Word for word, retype every entry in the listing.

____________________

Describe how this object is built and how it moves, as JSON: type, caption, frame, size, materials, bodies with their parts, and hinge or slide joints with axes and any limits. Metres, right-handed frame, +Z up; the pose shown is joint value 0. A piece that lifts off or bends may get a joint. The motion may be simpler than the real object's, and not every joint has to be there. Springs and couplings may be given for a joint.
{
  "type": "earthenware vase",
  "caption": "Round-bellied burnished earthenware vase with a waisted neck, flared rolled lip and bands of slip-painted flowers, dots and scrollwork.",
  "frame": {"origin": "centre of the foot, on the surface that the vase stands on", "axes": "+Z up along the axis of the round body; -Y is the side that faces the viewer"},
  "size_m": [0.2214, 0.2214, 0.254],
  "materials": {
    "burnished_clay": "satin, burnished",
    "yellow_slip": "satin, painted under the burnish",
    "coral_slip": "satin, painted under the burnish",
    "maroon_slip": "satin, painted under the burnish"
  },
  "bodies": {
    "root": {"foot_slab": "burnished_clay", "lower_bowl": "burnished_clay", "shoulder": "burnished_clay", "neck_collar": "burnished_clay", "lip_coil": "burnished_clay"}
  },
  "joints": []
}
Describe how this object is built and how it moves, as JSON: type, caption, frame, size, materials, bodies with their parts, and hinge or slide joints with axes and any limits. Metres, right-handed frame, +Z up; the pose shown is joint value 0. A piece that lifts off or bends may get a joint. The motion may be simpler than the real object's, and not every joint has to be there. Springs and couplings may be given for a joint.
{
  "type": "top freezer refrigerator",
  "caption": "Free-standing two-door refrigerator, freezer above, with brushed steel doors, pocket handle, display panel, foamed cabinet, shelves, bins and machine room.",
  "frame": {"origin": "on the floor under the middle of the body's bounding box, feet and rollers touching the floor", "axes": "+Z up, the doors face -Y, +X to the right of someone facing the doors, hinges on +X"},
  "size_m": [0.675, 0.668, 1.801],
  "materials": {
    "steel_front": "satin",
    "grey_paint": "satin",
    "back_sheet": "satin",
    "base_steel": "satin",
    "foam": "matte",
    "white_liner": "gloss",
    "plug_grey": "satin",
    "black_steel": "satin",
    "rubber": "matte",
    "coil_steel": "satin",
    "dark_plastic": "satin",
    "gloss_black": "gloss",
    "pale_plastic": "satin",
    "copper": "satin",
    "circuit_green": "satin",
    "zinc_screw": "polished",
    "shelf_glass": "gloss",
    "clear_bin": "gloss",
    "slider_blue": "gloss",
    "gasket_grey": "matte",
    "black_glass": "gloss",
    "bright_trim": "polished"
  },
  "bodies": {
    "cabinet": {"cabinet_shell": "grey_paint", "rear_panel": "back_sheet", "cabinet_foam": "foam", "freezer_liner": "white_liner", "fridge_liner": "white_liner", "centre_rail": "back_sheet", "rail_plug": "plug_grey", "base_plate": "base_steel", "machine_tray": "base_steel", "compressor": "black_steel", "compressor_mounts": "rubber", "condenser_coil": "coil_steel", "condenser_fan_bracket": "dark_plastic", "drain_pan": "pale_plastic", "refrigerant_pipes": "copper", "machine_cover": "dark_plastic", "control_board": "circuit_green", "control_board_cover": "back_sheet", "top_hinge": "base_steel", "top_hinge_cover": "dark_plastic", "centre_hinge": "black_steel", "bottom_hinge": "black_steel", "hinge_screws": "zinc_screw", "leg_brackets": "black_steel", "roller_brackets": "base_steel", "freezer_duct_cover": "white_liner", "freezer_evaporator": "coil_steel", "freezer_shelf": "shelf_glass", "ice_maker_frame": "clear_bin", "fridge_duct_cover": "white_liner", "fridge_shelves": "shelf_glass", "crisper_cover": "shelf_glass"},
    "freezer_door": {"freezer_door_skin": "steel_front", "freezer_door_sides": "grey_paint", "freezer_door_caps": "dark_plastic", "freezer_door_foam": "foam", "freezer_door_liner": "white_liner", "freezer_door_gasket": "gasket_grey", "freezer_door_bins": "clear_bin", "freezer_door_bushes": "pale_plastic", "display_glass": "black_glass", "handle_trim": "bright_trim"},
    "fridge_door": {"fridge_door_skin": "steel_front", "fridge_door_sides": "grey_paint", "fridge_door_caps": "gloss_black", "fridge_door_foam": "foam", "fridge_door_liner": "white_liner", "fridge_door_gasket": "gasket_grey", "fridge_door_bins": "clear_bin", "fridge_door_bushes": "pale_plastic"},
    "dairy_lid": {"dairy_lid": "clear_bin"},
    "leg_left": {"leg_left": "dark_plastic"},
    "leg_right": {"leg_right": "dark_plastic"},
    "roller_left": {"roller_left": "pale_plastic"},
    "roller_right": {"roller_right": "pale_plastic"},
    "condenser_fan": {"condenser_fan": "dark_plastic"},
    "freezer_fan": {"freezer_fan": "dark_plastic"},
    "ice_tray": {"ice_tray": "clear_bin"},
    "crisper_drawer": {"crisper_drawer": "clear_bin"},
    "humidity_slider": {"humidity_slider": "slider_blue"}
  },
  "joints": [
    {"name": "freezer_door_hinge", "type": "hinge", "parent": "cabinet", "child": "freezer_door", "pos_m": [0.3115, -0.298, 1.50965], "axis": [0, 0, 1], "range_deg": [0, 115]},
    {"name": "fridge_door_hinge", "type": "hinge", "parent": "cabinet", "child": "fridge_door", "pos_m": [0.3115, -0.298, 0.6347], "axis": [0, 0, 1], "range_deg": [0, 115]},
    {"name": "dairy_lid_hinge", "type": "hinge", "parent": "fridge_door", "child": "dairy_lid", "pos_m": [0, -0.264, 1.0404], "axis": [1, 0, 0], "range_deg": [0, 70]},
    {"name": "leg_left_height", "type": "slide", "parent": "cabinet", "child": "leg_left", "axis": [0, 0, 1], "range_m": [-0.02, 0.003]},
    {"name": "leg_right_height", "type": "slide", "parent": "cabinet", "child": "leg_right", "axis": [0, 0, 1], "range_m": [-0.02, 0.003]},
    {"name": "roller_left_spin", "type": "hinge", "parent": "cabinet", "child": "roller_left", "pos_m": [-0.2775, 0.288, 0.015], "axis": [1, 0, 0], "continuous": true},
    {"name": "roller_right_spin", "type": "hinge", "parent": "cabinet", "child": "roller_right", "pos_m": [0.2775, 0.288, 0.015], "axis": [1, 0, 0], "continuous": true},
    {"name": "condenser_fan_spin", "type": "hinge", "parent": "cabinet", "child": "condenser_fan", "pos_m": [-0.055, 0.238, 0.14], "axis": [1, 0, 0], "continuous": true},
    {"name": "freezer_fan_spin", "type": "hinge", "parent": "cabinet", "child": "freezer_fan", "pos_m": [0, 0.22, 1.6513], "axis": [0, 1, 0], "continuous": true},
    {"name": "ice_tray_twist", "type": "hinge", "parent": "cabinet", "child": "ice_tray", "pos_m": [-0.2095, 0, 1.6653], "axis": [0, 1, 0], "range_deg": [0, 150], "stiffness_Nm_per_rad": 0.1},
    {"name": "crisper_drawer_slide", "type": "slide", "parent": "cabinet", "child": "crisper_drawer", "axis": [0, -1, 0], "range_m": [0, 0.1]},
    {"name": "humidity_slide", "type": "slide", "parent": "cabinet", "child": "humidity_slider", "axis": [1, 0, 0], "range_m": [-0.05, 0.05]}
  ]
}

____________________

* _OUTPUT_:
Describe how this object is built and how it moves, as JSON: type, caption, frame, size, materials, bodies with their parts, and hinge or slide joints with axes and any limits. Metres, right-handed frame, +Z up; the pose shown is joint value 0. A piece that lifts off or bends may get a joint. The motion may be simpler than the real object's, and not every joint has to be there. Springs and couplings may be given for a joint.
{
  "type": "earthenware vase",
  "caption": "Round-bellied burnished earthenware vase with a waisted neck, flared rolled lip and bands of slip-painted flowers, dots and scrollwork.",
  "frame": {"origin": "centre of the foot, on the surface that the vase stands on", "axes": "+Z up along the axis of the round body; -Y is the side that faces the viewer"},
  "size_m": [0.2214, 0.2214, 0.254],
  "materials": {
    "burnished_clay": "satin, burnished",
    "yellow_slip": "satin, painted under the burnish",
    "coral_slip": "satin, painted under the burnish",
    "maroon_slip": "satin, painted under the burnish"
  },
  "bodies": {
    "root": {"foot_slab": "burnished_clay", "lower_bowl": "burnished_clay", "shoulder": "burnished_clay", "neck_collar": "burnished_clay", "lip_coil": "burnished_clay"}
  },
  "joints": []
}
Describe how this object is built and how it moves, as JSON: type, caption, frame, size, materials, bodies with their parts, and hinge or slide joints with axes and any limits. Metres, right-handed frame, +Z up; the pose shown is joint value 0. A piece that lifts off or bends may get a joint. The motion may be simpler than the real object's, and not every joint has to be there. Springs and couplings may be given for a joint.
{
  "type": "top freezer refrigerator",
  "caption": "Free-standing two-door refrigerator, freezer above, with brushed steel doors, pocket handle, display panel, foamed cabinet, shelves, bins and machine room.",
  "frame": {"origin": "on the floor under the middle of the body's bounding box, feet and rollers touching the floor", "axes": "+Z up, the doors face -Y, +X to the right of someone facing the doors, hinges on +X"},
  "size_m": [0.675, 0.668, 1.801],
  "materials": {
    "steel_front": "satin",
    "grey_paint": "satin",
    "back_sheet": "satin",
    "base_steel": "satin",
    "foam": "matte",
    "white_liner": "gloss",
    "plug_grey": "satin",
    "black_steel": "satin",
    "rubber": "matte",
    "coil_steel": "satin",
    "dark_plastic": "satin",
    "gloss_black": "gloss",
    "pale_plastic": "satin",
    "copper": "satin",
    "circuit_green": "satin",
    "zinc_screw": "polished",
    "shelf_glass": "gloss",
    "clear_bin": "gloss",
    "slider_blue": "gloss",
    "gasket_grey": "matte",
    "black_glass": "gloss",
    "bright_trim": "polished"
  },
  "bodies": {
    "cabinet": {"cabinet_shell": "grey_paint", "rear_panel": "back_sheet", "cabinet_foam": "foam", "freezer_liner": "white_liner", "fridge_liner": "white_liner", "centre_rail": "back_sheet", "rail_plug": "plug_grey", "base_plate": "base_steel", "machine_tray": "base_steel", "compressor": "black_steel", "compressor_mounts": "rubber", "condenser_coil": "coil_steel", "condenser_fan_bracket": "dark_plastic", "drain_pan": "pale_plastic", "refrigerant_pipes": "copper", "machine_cover": "dark_plastic", "control_board": "circuit_green", "control_board_cover": "back_sheet", "top_hinge": "base_steel", "top_hinge_cover": "dark_plastic", "centre_hinge": "black_steel", "bottom_hinge": "black_steel", "hinge_screws": "zinc_screw", "leg_brackets": "black_steel", "roller_brackets": "base_steel", "freezer_duct_cover": "white_liner", "freezer_evaporator": "coil_steel", "freezer_shelf": "shelf_glass", "ice_maker_frame": "clear_bin", "fridge_duct_cover": "white_liner", "fridge_shelves": "shelf_glass", "crisper_cover": "shelf_glass"},
    "freezer_door": {"freezer_door_skin": "steel_front", "freezer_door_sides": "grey_paint", "freezer_door_caps": "dark_plastic", "freezer_door_foam": "foam", "freezer_door_liner": "white_liner", "freezer_door_gasket": "gasket_grey", "freezer_door_bins": "clear_bin", "freezer_door_bushes": "pale_plastic", "display_glass": "black_glass", "handle_trim": "bright_trim"},
    "fridge_door": {"fridge_door_skin": "steel_front", "fridge_door_sides": "grey_paint", "fridge_door_caps": "gloss_black", "fridge_door_foam": "foam", "fridge_door_liner": "white_liner", "fridge_door_gasket": "gasket_grey", "fridge_door_bins": "clear_bin", "fridge_door_bushes": "pale_plastic"},
    "dairy_lid": {"dairy_lid": "clear_bin"},
    "leg_left": {"leg_left": "dark_plastic"},
    "leg_right": {"leg_right": "dark_plastic"},
    "roller_left": {"roller_left": "pale_plastic"},
    "roller_right": {"roller_right": "pale_plastic"},
    "condenser_fan": {"condenser_fan": "dark_plastic"},
    "freezer_fan": {"freezer_fan": "dark_plastic"},
    "ice_tray": {"ice_tray": "clear_bin"},
    "crisper_drawer": {"crisper_drawer": "clear_bin"},
    "humidity_slider": {"humidity_slider": "slider_blue"}
  },
  "joints": [
    {"name": "freezer_door_hinge", "type": "hinge", "parent": "cabinet", "child": "freezer_door", "pos_m": [0.3115, -0.298, 1.50965], "axis": [0, 0, 1], "range_deg": [0, 115]},
    {"name": "fridge_door_hinge", "type": "hinge", "parent": "cabinet", "child": "fridge_door", "pos_m": [0.3115, -0.298, 0.6347], "axis": [0, 0, 1], "range_deg": [0, 115]},
    {"name": "dairy_lid_hinge", "type": "hinge", "parent": "fridge_door", "child": "dairy_lid", "pos_m": [0, -0.264, 1.0404], "axis": [1, 0, 0], "range_deg": [0, 70]},
    {"name": "leg_left_height", "type": "slide", "parent": "cabinet", "child": "leg_left", "axis": [0, 0, 1], "range_m": [-0.02, 0.003]},
    {"name": "leg_right_height", "type": "slide", "parent": "cabinet", "child": "leg_right", "axis": [0, 0, 1], "range_m": [-0.02, 0.003]},
    {"name": "roller_left_spin", "type": "hinge", "parent": "cabinet", "child": "roller_left", "pos_m": [-0.2775, 0.288, 0.015], "axis": [1, 0, 0], "continuous": true},
    {"name": "roller_right_spin", "type": "hinge", "parent": "cabinet", "child": "roller_right", "pos_m": [0.2775, 0.288, 0.015], "axis": [1, 0, 0], "continuous": true},
    {"name": "condenser_fan_spin", "type": "hinge", "parent": "cabinet", "child": "condenser_fan", "pos_m": [-0.055, 0.238, 0.14], "axis": [1, 0, 0], "continuous": true},
    {"name": "freezer_fan_spin", "type": "hinge", "parent": "cabinet", "child": "freezer_fan", "pos_m": [0, 0.22, 1.6513], "axis": [0, 1, 0], "continuous": true},
    {"name": "ice_tray_twist", "type": "hinge", "parent": "cabinet", "child": "ice_tray", "pos_m": [-0.2095, 0, 1.6653], "axis": [0, 1, 0], "range_deg": [0, 150], "stiffness_Nm_per_rad": 0.1},
    {"name": "crisper_drawer_slide", "type": "slide", "parent": "cabinet", "child": "crisper_drawer", "axis": [0, -1, 0], "range_m": [0, 0.1]},
    {"name": "humidity_slide", "type": "slide", "parent": "cabinet", "child": "humidity_slider", "axis": [1, 0, 0], "range_m": [-0.05, 0.05]}
  ]
}